** PROBLEM TO SOLVE **
Write out the listing in full, matching it word for word.
— start of DATA —
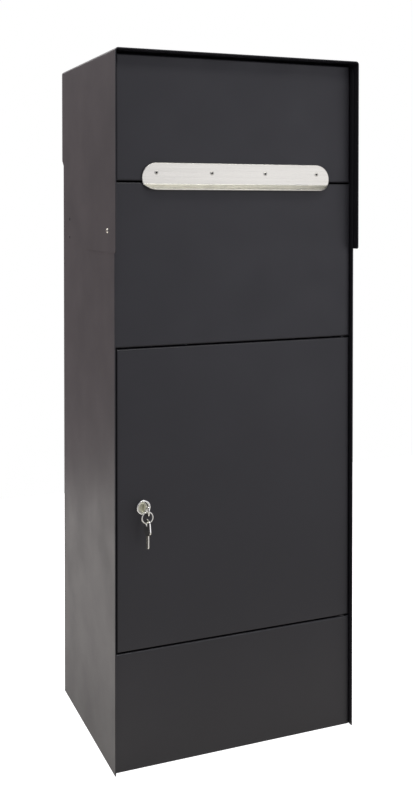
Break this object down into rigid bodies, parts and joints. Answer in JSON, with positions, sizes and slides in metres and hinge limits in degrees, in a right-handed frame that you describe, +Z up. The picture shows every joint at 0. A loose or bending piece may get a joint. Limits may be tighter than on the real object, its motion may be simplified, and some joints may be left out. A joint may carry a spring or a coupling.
{
  "type": "parcel drop box",
  "caption": "Free-standing sheet-steel parcel drop box with a rear-hinged hood linked to an anti-theft tray, a stainless pull handle and a lower door with a cam lock and keys.",
  "frame": {"origin": "on the floor, midway between the side walls and 147.5 mm ahead of the cabinet's back", "axes": "+Z up, +Y from the front to the back, +X to the right seen from the front"},
  "size_m": [0.4082, 0.3152, 1.07],
  "materials": {
    "painted_steel": "anthracite fine-texture powder coat",
    "zinc_steel": "bright zinc plated",
    "stainless": "fine brushed along its length",
    "lock_chrome": "polished",
    "lock_nickel": "satin nickel",
    "key_nickel": "nickel plated, lightly worn",
    "rubber": "matte",
    "nylon": "matte black nylon"
  },
  "bodies": {
    "cabinet": {"left_side_wall": "painted_steel", "right_side_wall": "painted_steel", "rear_wall": "painted_steel", "base_pan": "painted_steel", "plinth_panel": "painted_steel", "fascia_panel": "painted_steel", "latch_jamb": "painted_steel", "hinge_jamb": "painted_steel", "strike_plate": "zinc_steel", "rear_deflector": "painted_steel", "tray_bracket_left": "zinc_steel", "tray_bracket_right": "zinc_steel", "tray_washers": "nylon", "tray_clips": "zinc_steel", "wall_rivets": "painted_steel", "lid_hinge_fixed_leaf": "zinc_steel", "lid_hinge_pin": "zinc_steel", "lid_buffers": "rubber", "door_buffers": "rubber", "door_pin_washer": "nylon"},
    "lid": {"hood_shell": "painted_steel", "lid_flap": "painted_steel", "flap_gussets": "painted_steel", "lid_hinge_moving_leaf": "zinc_steel", "pull_handle": "stainless", "handle_backing": "nylon", "handle_rivets": "stainless", "glide_pads": "nylon", "glide_screws": "stainless", "link_bracket_left": "zinc_steel", "link_bracket_right": "zinc_steel", "lid_link_pins": "zinc_steel"},
    "tray": {"parcel_tray": "zinc_steel", "tray_edge_guard": "rubber", "tray_link_pins": "zinc_steel"},
    "left_link": {"link_rod_left": "zinc_steel"},
    "right_link": {"link_rod_right": "zinc_steel"},
    "door": {"door_panel": "painted_steel", "door_stiffener": "painted_steel", "door_hinge_brackets": "zinc_steel", "door_pin_upper": "painted_steel", "door_pin_lower": "painted_steel", "lock_body": "lock_chrome", "lock_nut": "zinc_steel"},
    "lock_core": {"lock_plug": "lock_nickel", "lock_cam": "zinc_steel", "cam_washer": "zinc_steel", "cam_nut": "zinc_steel"},
    "key": {"door_key": "key_nickel"},
    "ring": {"key_ring": "key_nickel"},
    "hanging_key": {"spare_key": "key_nickel"}
  },
  "joints": [
    {"name": "lid_hinge", "type": "hinge", "parent": "cabinet", "child": "lid", "pos_m": [0, 0.142, 1.0644], "axis": [-1, 0, 0], "range_deg": [0, 60]},
    {"name": "tray_swing", "type": "hinge", "parent": "cabinet", "child": "tray", "pos_m": [0, 0.109, 0.8035], "axis": [-1, 0, 0], "range_deg": [0, 60]},
    {"name": "left_link_pivot", "type": "hinge", "parent": "lid", "child": "left_link", "pos_m": [-0.1922, 0.067, 1.0564], "axis": [-1, 0, 0], "range_deg": [-60, 0]},
    {"name": "right_link_pivot", "type": "hinge", "parent": "lid", "child": "right_link", "pos_m": [0.1922, 0.067, 1.0564], "axis": [-1, 0, 0], "range_deg": [-60, 0]},
    {"name": "door_hinge", "type": "hinge", "parent": "cabinet", "child": "door", "pos_m": [0.186, -0.133, 0.4037], "axis": [0, 0, 1], "range_deg": [0, 105]},
    {"name": "lock_turn", "type": "hinge", "parent": "door", "child": "lock_core", "pos_m": [-0.1533, -0.1402, 0.3917], "axis": [0, 1, 0], "range_deg": [0, 90]},
    {"name": "key_slide", "type": "slide", "parent": "lock_core", "child": "key", "axis": [0, -1, 0], "range_m": [0, 0.022]},
    {"name": "ring_hang", "type": "hinge", "parent": "key", "child": "ring", "pos_m": [-0.1533, -0.1572, 0.3846], "axis": [0, 1, 0], "range_deg": [-90, 0]},
    {"name": "hanging_key_swing", "type": "hinge", "parent": "ring", "child": "hanging_key", "pos_m": [-0.1533, -0.1572, 0.37155], "axis": [1, 0, 0], "range_deg": [-35, 15]}
  ],
  "couplings": [
    {"joint": "tray_swing", "follows": "lid_hinge", "ratio": 1},
    {"joint": "left_link_pivot", "follows": "lid_hinge", "ratio": -1},
    {"joint": "right_link_pivot", "follows": "lid_hinge", "ratio": -1},
    {"joint": "ring_hang", "follows": "lock_turn", "ratio": -1}
  ]
}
— end of DATA —
** SOLVED EXERCISE **
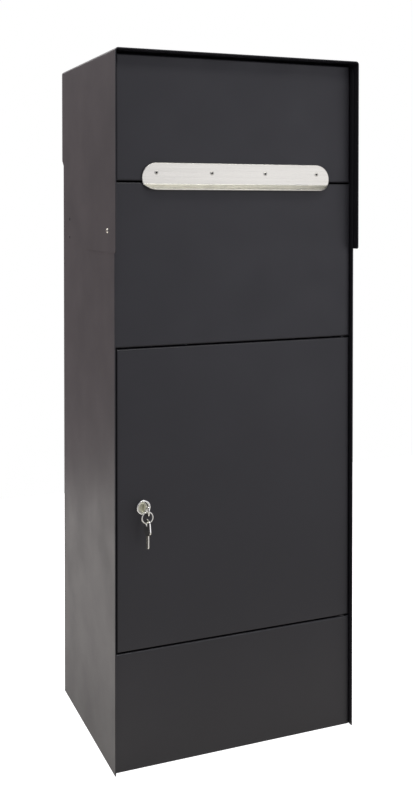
Break this object down into rigid bodies, parts and joints. Answer in JSON, with positions, sizes and slides in metres and hinge limits in degrees, in a right-handed frame that you describe, +Z up. The picture shows every joint at 0. A loose or bending piece may get a joint. Limits may be tighter than on the real object, its motion may be simplified, and some joints may be left out. A joint may carry a spring or a coupling.
{
  "type": "parcel drop box",
  "caption": "Free-standing sheet-steel parcel drop box with a rear-hinged hood linked to an anti-theft tray, a stainless pull handle and a lower door with a cam lock and keys.",
  "frame": {"origin": "on the floor, midway between the side walls and 147.5 mm ahead of the cabinet's back", "axes": "+Z up, +Y from the front to the back, +X to the right seen from the front"},
  "size_m": [0.4082, 0.3152, 1.07],
  "materials": {
    "painted_steel": "anthracite fine-texture powder coat",
    "zinc_steel": "bright zinc plated",
    "stainless": "fine brushed along its length",
    "lock_chrome": "polished",
    "lock_nickel": "satin nickel",
    "key_nickel": "nickel plated, lightly worn",
    "rubber": "matte",
    "nylon": "matte black nylon"
  },
  "bodies": {
    "cabinet": {"left_side_wall": "painted_steel", "right_side_wall": "painted_steel", "rear_wall": "painted_steel", "base_pan": "painted_steel", "plinth_panel": "painted_steel", "fascia_panel": "painted_steel", "latch_jamb": "painted_steel", "hinge_jamb": "painted_steel", "strike_plate": "zinc_steel", "rear_deflector": "painted_steel", "tray_bracket_left": "zinc_steel", "tray_bracket_right": "zinc_steel", "tray_washers": "nylon", "tray_clips": "zinc_steel", "wall_rivets": "painted_steel", "lid_hinge_fixed_leaf": "zinc_steel", "lid_hinge_pin": "zinc_steel", "lid_buffers": "rubber", "door_buffers": "rubber", "door_pin_washer": "nylon"},
    "lid": {"hood_shell": "painted_steel", "lid_flap": "painted_steel", "flap_gussets": "painted_steel", "lid_hinge_moving_leaf": "zinc_steel", "pull_handle": "stainless", "handle_backing": "nylon", "handle_rivets": "stainless", "glide_pads": "nylon", "glide_screws": "stainless", "link_bracket_left": "zinc_steel", "link_bracket_right": "zinc_steel", "lid_link_pins": "zinc_steel"},
    "tray": {"parcel_tray": "zinc_steel", "tray_edge_guard": "rubber", "tray_link_pins": "zinc_steel"},
    "left_link": {"link_rod_left": "zinc_steel"},
    "right_link": {"link_rod_right": "zinc_steel"},
    "door": {"door_panel": "painted_steel", "door_stiffener": "painted_steel", "door_hinge_brackets": "zinc_steel", "door_pin_upper": "painted_steel", "door_pin_lower": "painted_steel", "lock_body": "lock_chrome", "lock_nut": "zinc_steel"},
    "lock_core": {"lock_plug": "lock_nickel", "lock_cam": "zinc_steel", "cam_washer": "zinc_steel", "cam_nut": "zinc_steel"},
    "key": {"door_key": "key_nickel"},
    "ring": {"key_ring": "key_nickel"},
    "hanging_key": {"spare_key": "key_nickel"}
  },
  "joints": [
    {"name": "lid_hinge", "type": "hinge", "parent": "cabinet", "child": "lid", "pos_m": [0, 0.142, 1.0644], "axis": [-1, 0, 0], "range_deg": [0, 60]},
    {"name": "tray_swing", "type": "hinge", "parent": "cabinet", "child": "tray", "pos_m": [0, 0.109, 0.8035], "axis": [-1, 0, 0], "range_deg": [0, 60]},
    {"name": "left_link_pivot", "type": "hinge", "parent": "lid", "child": "left_link", "pos_m": [-0.1922, 0.067, 1.0564], "axis": [-1, 0, 0], "range_deg": [-60, 0]},
    {"name": "right_link_pivot", "type": "hinge", "parent": "lid", "child": "right_link", "pos_m": [0.1922, 0.067, 1.0564], "axis": [-1, 0, 0], "range_deg": [-60, 0]},
    {"name": "door_hinge", "type": "hinge", "parent": "cabinet", "child": "door", "pos_m": [0.186, -0.133, 0.4037], "axis": [0, 0, 1], "range_deg": [0, 105]},
    {"name": "lock_turn", "type": "hinge", "parent": "door", "child": "lock_core", "pos_m": [-0.1533, -0.1402, 0.3917], "axis": [0, 1, 0], "range_deg": [0, 90]},
    {"name": "key_slide", "type": "slide", "parent": "lock_core", "child": "key", "axis": [0, -1, 0], "range_m": [0, 0.022]},
    {"name": "ring_hang", "type": "hinge", "parent": "key", "child": "ring", "pos_m": [-0.1533, -0.1572, 0.3846], "axis": [0, 1, 0], "range_deg": [-90, 0]},
    {"name": "hanging_key_swing", "type": "hinge", "parent": "ring", "child": "hanging_key", "pos_m": [-0.1533, -0.1572, 0.37155], "axis": [1, 0, 0], "range_deg": [-35, 15]}
  ],
  "couplings": [
    {"joint": "tray_swing", "follows": "lid_hinge", "ratio": 1},
    {"joint": "left_link_pivot", "follows": "lid_hinge", "ratio": -1},
    {"joint": "right_link_pivot", "follows": "lid_hinge", "ratio": -1},
    {"joint": "ring_hang", "follows": "lock_turn", "ratio": -1}
  ]
}